Alfonso Chacon entdeckte die neue Phase, als er an der Forschungs-Neutronen­quelle der TU München die meta­stabilen Eigenschaften einer bereits bekannten Skyrmionen­phase untersuchte und erklärt: „Dieses meta­stabile Verhalten interessiert uns, weil wir daraus die Ursachen und Stärke der Stabilität der magnetischen Wirbel bestimmen können. Dies erlaubt zu verstehen, wie diese erzeugt oder gelöscht werden können. Bei diesen Messungen ist uns die neue Phase dann aufgefallen."

Abb.: Ein Gitter von Skyrmionen existiert auch bei tiefen Temperaturen im chiralen Magneten. (Bild: M. Garst / TU Dresden)

„Bei tiefen Temperaturen spielt die Quantenphysik eine immer größere Rolle“, erläutert Markus Garst vom Institut für theoretische Physik der TU Dresden. „Diese beeinflusst auch die physikalischen Eigenschaften der magnetischen Skyrmionen. Unsere Forschungs­ergebnisse erlauben es uns, Quanten­wirbel in Magneten gezielt zu untersuchen.“

„Wir forschen schon seit gut einem Jahrzehnt zu Skyrmionen, am aktuellen Projekt seit etwa andert­halb Jahren, und haben eine tolle und erfolg­reiche Zusammen­arbeit zwischen den beteiligten Gruppen,“ erklärt Garst. „Die Münchner Kollegen machten ihre Beobachtungen mit Hilfe von Neutronen­streuung, die es erlaubt, magnetische Strukturen sichtbar zu machen.

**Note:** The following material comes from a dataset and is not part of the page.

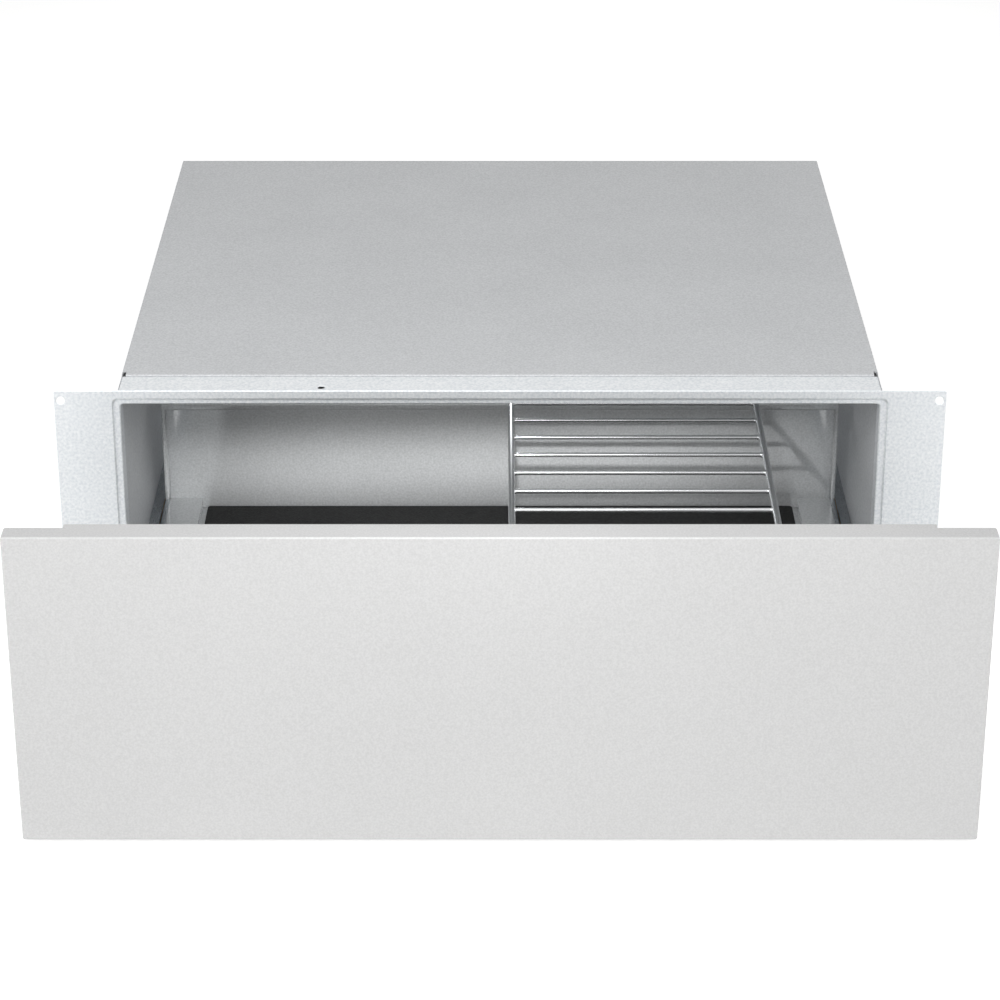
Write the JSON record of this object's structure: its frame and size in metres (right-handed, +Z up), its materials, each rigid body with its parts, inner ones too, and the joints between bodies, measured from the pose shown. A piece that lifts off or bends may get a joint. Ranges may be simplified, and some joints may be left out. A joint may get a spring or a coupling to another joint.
{
  "type": "built-in warming drawer",
  "caption": "Handleless built-in warming drawer on telescopic runners, with front frame, anti-slip mat, lift-out wire rack, fan heater and push latch.",
  "frame": {"origin": "middle of the underside of the housing, in the plane of the front face of the front frame", "axes": "+X to the right seen from the front, +Y to the back, +Z up; the drawer opens towards -Y"},
  "size_m": [0.756, 0.8975, 0.269],
  "materials": {
    "zinc_sheet": "galvanised, matt, fine speckle",
    "frame_steel": "galvanised, light, semi matt",
    "steel_satin": "fine satin stainless steel",
    "steel_polished": "smooth stainless steel, semi gloss",
    "runner_steel": "bright zinc plated",
    "chrome_wire": "polished",
    "black_rubber": "matt, fine texture",
    "seal_rubber": "matt silicone",
    "board": "raw fibreboard",
    "black_plastic": "fine grain",
    "white_plastic": "smooth",
    "circuit_green": "solder mask",
    "brass_cage": "pressed strip",
    "iron_core": "laminated, dark",
    "copper_coil": "enamelled winding",
    "element_sheath": "heat tinted",
    "screw_steel": "zinc plated"
  },
  "bodies": {
    "housing": {"housing_shell": "zinc_sheet", "top_cover": "zinc_sheet", "ceiling_liner": "zinc_sheet", "rear_panel": "zinc_sheet", "front_frame": "frame_steel", "left_outer_rail": "runner_steel", "right_outer_rail": "runner_steel", "air_baffle": "zinc_sheet", "fan_box": "zinc_sheet", "motor_stator": "iron_core", "motor_coil": "copper_coil", "heating_element": "element_sheath", "element_clips": "screw_steel", "overheat_cutout": "black_plastic", "air_temperature_probe": "screw_steel", "board_case": "white_plastic", "control_board": "circuit_green", "terminal_block": "white_plastic", "cable_gland": "black_plastic", "reed_switch": "black_plastic", "latch_body": "black_plastic", "runner_screws": "screw_steel", "frame_screws": "screw_steel", "rear_screws": "screw_steel"},
    "drawer": {"front_panel_skin": "steel_satin", "front_panel_core": "board", "front_panel_back": "runner_steel", "inner_front": "steel_satin", "front_seal": "seal_rubber", "touch_sensor_board": "circuit_green", "switch_magnet": "iron_core", "panel_screws": "screw_steel", "left_front_bracket": "runner_steel", "right_front_bracket": "runner_steel", "left_side_beam": "runner_steel", "right_side_beam": "runner_steel", "tray_floor": "steel_polished", "left_runner_cover": "steel_polished", "right_runner_cover": "steel_polished", "tray_crossbars": "runner_steel", "back_wall_liner": "steel_polished", "drawer_back": "steel_polished", "latch_striker": "runner_steel", "anti_slip_mat": "black_rubber", "left_inner_rail": "runner_steel", "right_inner_rail": "runner_steel"},
    "rack": {"wire_rack": "chrome_wire", "rack_feet": "black_rubber"},
    "fan": {"fan_wheel": "screw_steel", "rotor_shaft": "iron_core", "cooling_impeller": "white_plastic"},
    "latch_plunger": {"latch_plunger": "white_plastic"},
    "left_middle_rail": {"left_middle_rail": "runner_steel"},
    "left_outer_ball_cage": {"left_outer_ball_cage": "brass_cage"},
    "left_inner_ball_cage": {"left_inner_ball_cage": "brass_cage"},
    "right_middle_rail": {"right_middle_rail": "runner_steel"},
    "right_outer_ball_cage": {"right_outer_ball_cage": "brass_cage"},
    "right_inner_ball_cage": {"right_inner_ball_cage": "brass_cage"}
  },
  "joints": [
    {"name": "drawer_slide", "type": "slide", "parent": "housing", "child": "drawer", "axis": [0, -1, 0], "range_m": [-0.2605, 0.1695]},
    {"name": "rack_lift", "type": "slide", "parent": "drawer", "child": "rack", "axis": [0, 0, 1], "range_m": [0, 0.06]},
    {"name": "fan_spin", "type": "hinge", "parent": "housing", "child": "fan", "pos_m": [0, 0.5, 0.132], "axis": [0, 1, 0], "continuous": true},
    {"name": "latch_push", "type": "slide", "parent": "housing", "child": "latch_plunger", "axis": [0, 1, 0], "range_m": [0, 0.005]},
    {"name": "left_middle_rail_slide", "type": "slide", "parent": "housing", "child": "left_middle_rail", "axis": [0, -1, 0], "range_m": [-0.13075, 0.08525]},
    {"name": "left_outer_ball_cage_slide", "type": "slide", "parent": "housing", "child": "left_outer_ball_cage", "axis": [0, -1, 0], "range_m": [-0.06563, 0.04288]},
    {"name": "left_inner_ball_cage_slide", "type": "slide", "parent": "housing", "child": "left_inner_ball_cage", "axis": [0, -1, 0], "range_m": [-0.19588, 0.12763]},
    {"name": "right_middle_rail_slide", "type": "slide", "parent": "housing", "child": "right_middle_rail", "axis": [0, -1, 0], "range_m": [-0.13075, 0.08525]},
    {"name": "right_outer_ball_cage_slide", "type": "slide", "parent": "housing", "child": "right_outer_ball_cage", "axis": [0, -1, 0], "range_m": [-0.06563, 0.04288]},
    {"name": "right_inner_ball_cage_slide", "type": "slide", "parent": "housing", "child": "right_inner_ball_cage", "axis": [0, -1, 0], "range_m": [-0.19588, 0.12763]}
  ],
  "couplings": [
    {"joint": "left_middle_rail_slide", "follows": "drawer_slide", "ratio": 0.5},
    {"joint": "left_outer_ball_cage_slide", "follows": "drawer_slide", "ratio": 0.25},
    {"joint": "left_inner_ball_cage_slide", "follows": "drawer_slide", "ratio": 0.75},
    {"joint": "right_middle_rail_slide", "follows": "drawer_slide", "ratio": 0.5},
    {"joint": "right_outer_ball_cage_slide", "follows": "drawer_slide", "ratio": 0.25},
    {"joint": "right_inner_ball_cage_slide", "follows": "drawer_slide", "ratio": 0.75}
  ]
}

Wir haben dann in Zusammen­arbeit mit Lukas Heinen und Achim Rosch aus Köln die experimentellen Ergebnisse theoretisch erklären können.“ Diese enge Kooperation zwischen Experiment und Theorie machte die wissen­schaftliche Entdeckung erst möglich.

Die Entdeckung und Untersuchung dieser magnetischen Phasen gelang an der Klein­winkel­neutronen­streu­anlage SANS-1 des Heinz-Maier-Leibnitz-Zentrums an der Forschungs-Neutronen­quelle Heinz-Maier-Leibnitz (FRM II) der TU München.